L’observation selon laquelle les Français avaient une faible mortalité cardiovasculaire malgré une alimentation riche en graisses saturées, décrite en 1980, a abouti au concept de « French paradox ». En se basant sur une étude populationnelle suggérant que la consommation modérée de vin rouge était associée à une moindre mortalité CV, cette exception française a été hâtivement attribuée à l’effet bénéfique du vin rouge – pour le plus grand bonheur de l’industrie viticole.
Ce concept est aujourd’hui réinterprété à la lumière des recherches scientifiques récentes.
D’une part, il est désormais clairement établi que le mode de vie et les habitudes alimentaires globales jouent un rôle déterminant dans la réduction du risque et de la mortalité cardiovasculaires, avec en première ligne l’alimentation méditerranéenne, reconnue pour ses effets bénéfiques.

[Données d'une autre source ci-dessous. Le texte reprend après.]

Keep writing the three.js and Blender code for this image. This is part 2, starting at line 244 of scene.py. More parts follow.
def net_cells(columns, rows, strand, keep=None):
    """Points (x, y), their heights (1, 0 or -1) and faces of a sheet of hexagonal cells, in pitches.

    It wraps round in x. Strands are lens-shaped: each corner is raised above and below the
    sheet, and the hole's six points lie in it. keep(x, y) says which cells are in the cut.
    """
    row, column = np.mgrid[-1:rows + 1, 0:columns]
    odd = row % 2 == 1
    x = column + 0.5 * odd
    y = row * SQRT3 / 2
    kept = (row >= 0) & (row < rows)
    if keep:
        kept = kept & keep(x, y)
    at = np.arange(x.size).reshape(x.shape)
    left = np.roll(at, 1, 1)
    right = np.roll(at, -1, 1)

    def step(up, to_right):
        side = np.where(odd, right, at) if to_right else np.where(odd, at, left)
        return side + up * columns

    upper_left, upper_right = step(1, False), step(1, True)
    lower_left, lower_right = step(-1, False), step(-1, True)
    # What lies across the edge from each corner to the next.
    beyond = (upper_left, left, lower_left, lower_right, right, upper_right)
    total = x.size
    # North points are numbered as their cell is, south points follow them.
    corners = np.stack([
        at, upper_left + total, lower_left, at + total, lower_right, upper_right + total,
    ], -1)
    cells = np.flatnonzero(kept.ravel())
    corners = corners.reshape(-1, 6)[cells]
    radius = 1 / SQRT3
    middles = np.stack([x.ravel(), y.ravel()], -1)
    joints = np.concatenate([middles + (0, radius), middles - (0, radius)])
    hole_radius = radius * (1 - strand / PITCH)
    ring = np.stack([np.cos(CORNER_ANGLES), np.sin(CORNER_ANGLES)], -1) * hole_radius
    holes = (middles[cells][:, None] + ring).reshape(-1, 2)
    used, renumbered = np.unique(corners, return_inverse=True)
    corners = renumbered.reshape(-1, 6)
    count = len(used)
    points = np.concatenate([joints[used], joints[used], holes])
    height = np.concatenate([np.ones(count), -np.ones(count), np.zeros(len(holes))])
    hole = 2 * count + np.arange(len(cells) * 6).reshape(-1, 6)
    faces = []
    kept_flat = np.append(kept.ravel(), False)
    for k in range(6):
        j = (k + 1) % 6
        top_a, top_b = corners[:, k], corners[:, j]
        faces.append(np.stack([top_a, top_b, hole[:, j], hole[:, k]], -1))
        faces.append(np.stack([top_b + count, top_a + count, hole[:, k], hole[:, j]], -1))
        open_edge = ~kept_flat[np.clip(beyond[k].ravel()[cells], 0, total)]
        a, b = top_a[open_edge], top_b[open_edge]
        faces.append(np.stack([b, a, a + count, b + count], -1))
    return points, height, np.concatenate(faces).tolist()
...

D’autre part, l’étude MONICA, menée sous l’égide de l’OMS, a fait prendre conscience de l’existence d’un gradient nord-sud de la prévalence des maladies ischémiques du cœur (des villes comme Lille, Strasbourg et Toulouse ont des taux très différents), remettant en question la validité d’un concept global tel que le French paradox. Enfin, les statistiques de décès par maladies cardiovasculaires
étaient sous-déclarées en France à l’époque des études fondatrices du « French paradox », et le fameux paradoxe ne survit pas au réexamen minutieux des chiffres.
En ce qui concerne l’effet de la consommation modérée de vin rouge, plusieurs études observationnelles ont mis en évidence une « relation en J » entre la quantité d’alcool consommée et la mortalité toutes causes confondues (supposant l’effet protecteur d’une faible consommation), et des études prospectives ont décrit un risque moindre d’AVC et d’infarctus du myocarde chez les consommateurs d’un à deux verres par jour, par rapport aux abstinents.

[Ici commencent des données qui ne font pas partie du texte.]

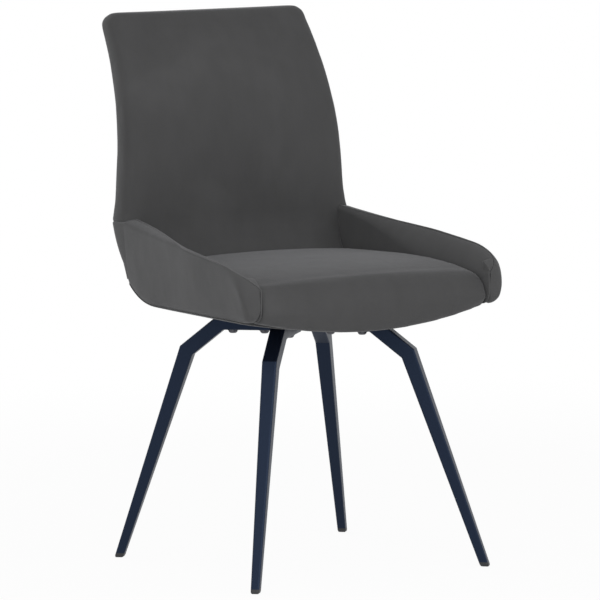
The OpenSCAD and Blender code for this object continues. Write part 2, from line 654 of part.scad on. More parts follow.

Néanmoins, les analyses issues de l’épidémiologie génétique font disparaître les bénéfices apparents d’une consommation modérée d’alcool, ne montrant aucun effet protecteur sur les risques d’AVC ou de cardiopathie ischémique, et très peu d’effet sur le risque d’infarctus du myocarde.
 
D’après :
Schlienger JL. Que reste-t-il du paradoxe français ? L’histoire d’une double méprise.  Med Mal Metab 2025;19(2):192-7.
Hill C. Effets de l’alcool sur la santé : le vrai du faux !  Rev Prat (en ligne) 26 avril 2024.